Era una mujer muy detallista. En una libreta tenía anotados los cumpleaños de toda su familia y amistades para llamarles o llevarles un presente, según lo permitieran las circunstancias. Visitaba constantemente a su hermana Clara Elena, la tía Güera y viajó a Estados Unidos, con la tía Soco, donde pasaron momentos felices y divertidos.

Entierro de la Tía Hortencia

El día que la llevamos al panteón xalapeño, la tía Güera se veía muy tranquila. Rezó el rosario con detalle, padrenuestros, avesmarías, jaculatorias y letanías. Con su cabello gris, casi blanco, se veía seria, solemne. En algún momento se le quebró la voz y sollozó, pero en general la vi fuerte. Dios le había concedido el favor de entregar a la tierra el cuerpo de su hermana. Ya no tenía que preocuparse por ella. Estaba segura que ya estaba mejor que nosotros, tranquila, en las manos de Dios.

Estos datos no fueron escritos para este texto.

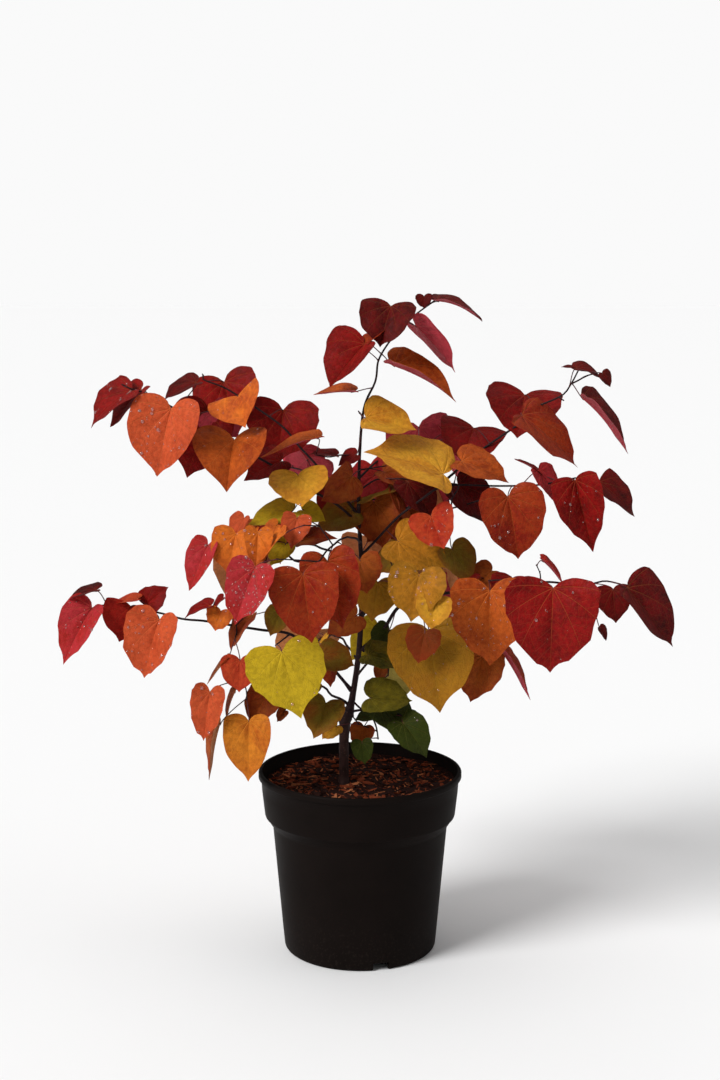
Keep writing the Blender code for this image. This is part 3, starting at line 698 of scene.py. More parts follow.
def path_length(places):
    return sum((b - a).length for a, b in zip(places, places[1:]))


def shares(count):
    """Even steps from 0 to 1."""
    return [i / count for i in range(count + 1)]


def camera_place():
    stage = settings("stage")
    return Vector((0, -stage.camera_distance, stage.camera_height))


def camera_view():
    """The stage, its focal length in pixels of the photograph, and the cosine and sine of its pitch."""
    stage = settings("stage")
    focal = stage.focal_length / 1000 / SENSOR * PHOTO_HEIGHT
    return stage, focal, math.cos(stage.camera_pitch), math.sin(stage.camera_pitch)


def spot(pixel, depth):
    """The place that a pixel of the photograph shows at a depth behind the pot's axis."""
    stage, focal, c, s = camera_view()
    slope = (PHOTO_HEIGHT / 2 - pixel[1]) / focal
    away = depth + stage.camera_distance
    z = stage.camera_height + away * (slope * c - s) / (c + slope * s)
    reach = away * c - (z - stage.camera_height) * s
    return Vector(((pixel[0] - PHOTO_WIDTH / 2) / focal * reach, depth, z))


def pixel_of(place):
    """The pixel of the photograph that shows a place."""
    stage, focal, c, s = camera_view()
    away, above = place.y + stage.camera_distance, place.z - stage.camera_height
    reach = away * c - above * s
    up = focal * (away * s + above * c) / reach
    return PHOTO_WIDTH / 2 + focal * place.x / reach, PHOTO_HEIGHT / 2 - up


def closes_sky(blade):
    """Whether a blade would show in a window of open sky."""
    for down, side in ((0, 0), (0.5, 0), (1, 0), (0.4, 0.5), (0.4, -0.5), (-0.25, 0.3), (-0.25, -0.3)):
        place = blade.notch + (blade.along * down + blade.across * side) * blade.length
        x, y = pixel_of(place)
        if any(left < x < right and top < y < bottom for left, top, right, bottom in SKY):
            return True
    return False


def tube(places, radii, sides, relief=None):
    """A closed tapering limb: its foot is extruded from place to place along its path."""
    directions = [(b - a).normalized() for a, b in zip(places, places[1:])]
    directions.append(directions[-1])
    turn = directions[0].to_track_quat("Z", "Y")
    before = directions[0]
    poses = []
    for i, (place, radius) in enumerate(zip(places, radii)):
        along = (directions[max(0, i - 1)] + directions[i]).normalized()
        turn = before.rotation_difference(along) @ turn
        before = along
        poses.append(Matrix.LocRotScale(place, turn, (radius,) * 3))
    bm = bmesh.new()
    bmesh.ops.create_circle(bm, cap_ends=True, segments=sides, radius=1, matrix=poses[0])
    bm.faces.ensure_lookup_table()
    foot = end = bm.faces[0]
    for last, pose in zip(poses, poses[1:]):
        made = bmesh.ops.extrude_face_region(bm, geom=[end])
        if end is not foot:
            bmesh.ops.delete(bm, geom=[end], context="FACES_ONLY")
        end = next(part for part in made["geom"] if isinstance(part, bmesh.types.BMFace))
        bmesh.ops.transform(bm, matrix=pose @ last.inverted(), verts=end.verts)
    if relief:
        for vert in bm.verts:
            vert.co = relief(vert.co)
    bmesh.ops.recalc_face_normals(bm, faces=bm.faces)
    return bm


@cache
def trunk_path():
    """The trunk's stations, close together, as (x, y, z, radius)."""
    return smooth_path([tuple(station) for station in TRUNK], 12)


def trunk_at(height):
    return min(trunk_path(), key=lambda station: abs(station[2] - height))


def on_bezier(root, elbow, tip, t):
    return root * (1 - t)**2 + elbow * (2 * t * (1 - t)) + tip * t**2


def route_path(route):
    """A smooth path through a route's pixels, as points of a flat picture."""
    return smooth_path([(float(x), float(y), 0.0) for x, y in route], 6)


def bough_limb(bough, chance):
    """A bough's places and radii: through its pixels where it shows, else along its own curve."""
    root, elbow, tip = Vector(trunk_at(bough.fork)[:3]), Vector(bough.elbow), Vector(bough.tip)
    count = max(8, round((tip - root).length / BOUGH_STEP))
    if bough.route:
        pixels = route_path(bough.route)
        places = [
            spot(pixel, on_bezier(root, elbow, tip, t).y)
            for pixel, t in zip(along_path(pixels, shares(count)), shares(count))
        ]
    else:
        places = []
        for i, t in enumerate(shares(count)):
            sway = SWAY * min(1.0, 4 * t) * (1 if (i // 4) % 2 else -1)
            place = on_bezier(root, elbow, tip, t)
            places.append(place + Vector((sway, chance.uniform(-0.0006, 0.0006), 0.4 * sway)))
        places = [Vector(p) for p in smooth_path([tuple(p) for p in places[::4]] + [tuple(tip)], 4)]
    radii = []
    for i, t in enumerate(shares(len(places) - 1)):
        collar = 1 + COLLAR_SWELL * math.exp(-(i * BOUGH_STEP / COLLAR_REACH)**2)
        radii.append((bough.radius + (BOUGH_TIP - bough.radius) * t) * collar)
    return Limb(bough.name, places, radii)


def twig_limb(number, twig):
    """A twig's places and radii, through its pixels and from its near depth to its far one."""
    steps = shares(14)
    depths = [twig.near + (twig.far - twig.near) * t for t in steps]
    places = [spot(pixel, depth) for pixel, depth in zip(along_path(route_path(twig.route), steps), depths)]
    radii = [twig.radius * (1.15 - 0.35 * t) for t in steps]
    return Limb(f"twig_{number}", places, radii)


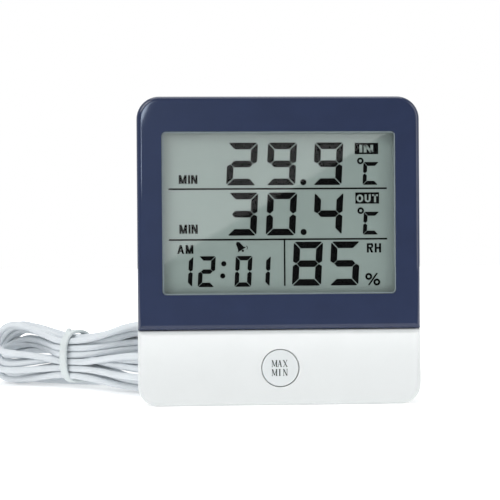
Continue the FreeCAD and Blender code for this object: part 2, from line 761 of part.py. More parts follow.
def make_cable():
    radius = size("cable_radius")
    tube("probe_cable_lead", round_route([Vector(*point) for point in LEAD_ROUTE]), radius)
    tube("probe_cable_tail", round_route([Vector(*point) for point in TAIL_ROUTE]), radius)

    hank = new_body("probe_cable_hank")
    extrude(hank, "hank_slab", "y", "-hank_depth", "hank_depth", [("polygon", HANK_OUTLINE)])
    round_edges(hank, "hank_edges", "2.6", any_of(lies_at_y("hank_depth"), lies_at_y("-hank_depth")))
    hank.Placement = hank_placement()

    # the tie goes once round the waist
    middle = Vector(size("tie_at"), 0, size("tie_z"))
    ring = Part.Wire([Part.Ellipse(middle, size("tie_half_height"), size("tie_half_width")).toShape()])
    ring.rotate(middle, Vector(0, 1, 0), 90)
    item = tube("hank_tie", ring, size("tie_radius"))
    item.Placement = hank_placement()


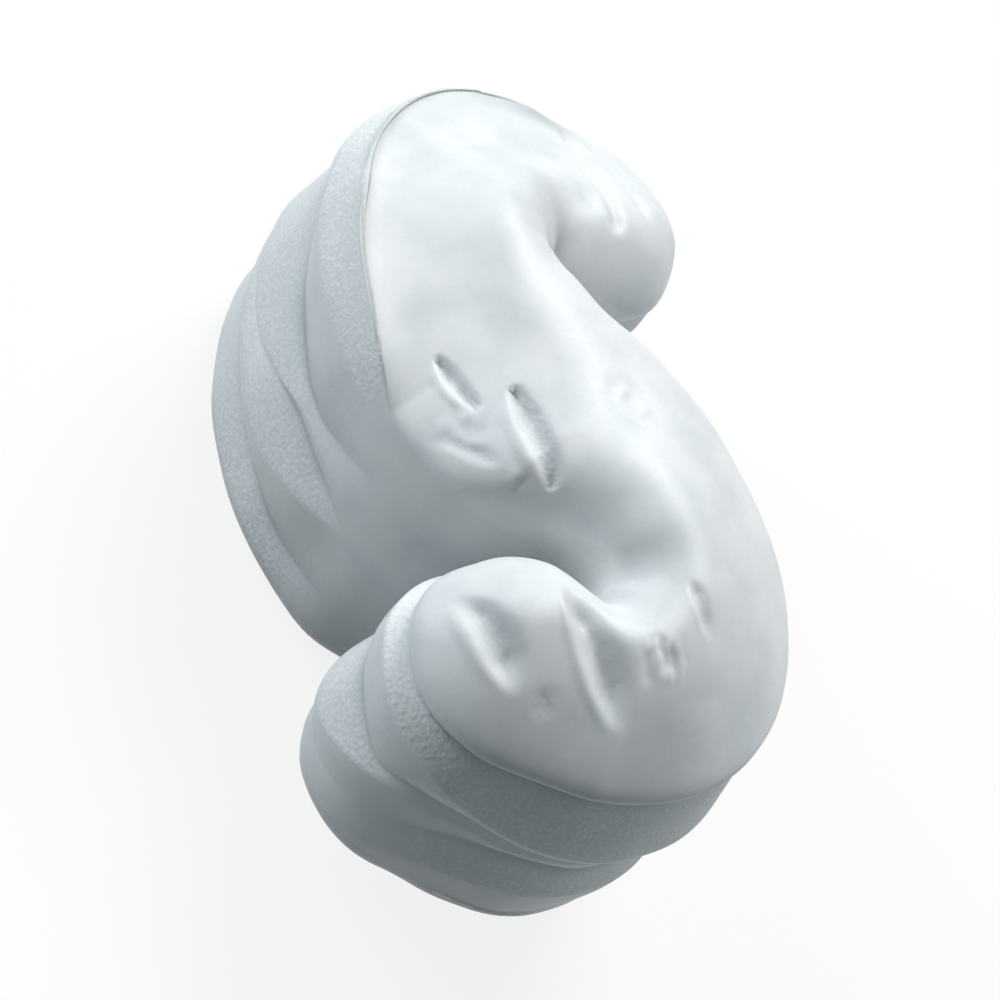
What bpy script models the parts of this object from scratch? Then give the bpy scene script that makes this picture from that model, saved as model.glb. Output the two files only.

Cuando terminó el rosario toda la familia pasó, uno a uno, a darle el último adiós a la tía Hor, en la cripta donde descansarían sus restos mortales. Las tías Güera, Soco y don Miguel, recibieron el pésame de otros familiares, de amigos y conocidos. Doña Clara Elena se fue tranquila y de muy buen ánimo, tanto que en el pasillo de salida hacia el estacionamiento les pidió a sus nietos que la cargaran. Montada en los brazos de los dos fornidos jóvenes, la tía Güera saludaba a uno y otro lado, como si de una Reina se tratara. Luego, pidió que la subieran en un murito de una escalera construida a modo de resbaladilla y de ahí, acompañada por sus nietos, se deslizó, como si de una niña se tratara.

Se veía sonriente, tranquila, serena, feliz. Estaba absolutamente segura que su hermana Hortencia ya estaba con Dios, ya descansaba, ya tenía en sus manos, en su ser, en su alma, “la posesión total, simultánea y perfecta de una vida interminable”, como lo escribió el filósofo romano Anicio Manlio Torcuato Severino Boecio.

La vida es una pasadita

La vida es una pasadita, me dice la tía Güera en su casa de la calle Nevado de Toluca. No hay que guardar rencores. Eso no sirve para nada. Yo ya perdoné a todos, señala serena, mientras se come una pieza de pan de la Panadería San Gabriel, de la Avenida Venustiano Carranza 9 bis, en la colonia Francisco I. Madero.

Trabajó un año en la CTM, un año en la Cruz Roja y 26 años y medios en el Seguro Social, haciendo el trabajo de tres personas, porque cuando se jubiló contrataron a dos personas más para que apoyaran a quien la sustituyó. Con cuatro perros y cuatro loros, con sus hijos, sus nietos y 8 bisnietos, la tía Güera ha pasado pruebas difíciles, pero vive con fe, animada en que tarde o temprano tendrá la recompensa de la vida interminable en la que cree. Su sonrisa y su conversación, esa tarde gélida xalapeña, me llenaron de esperanza.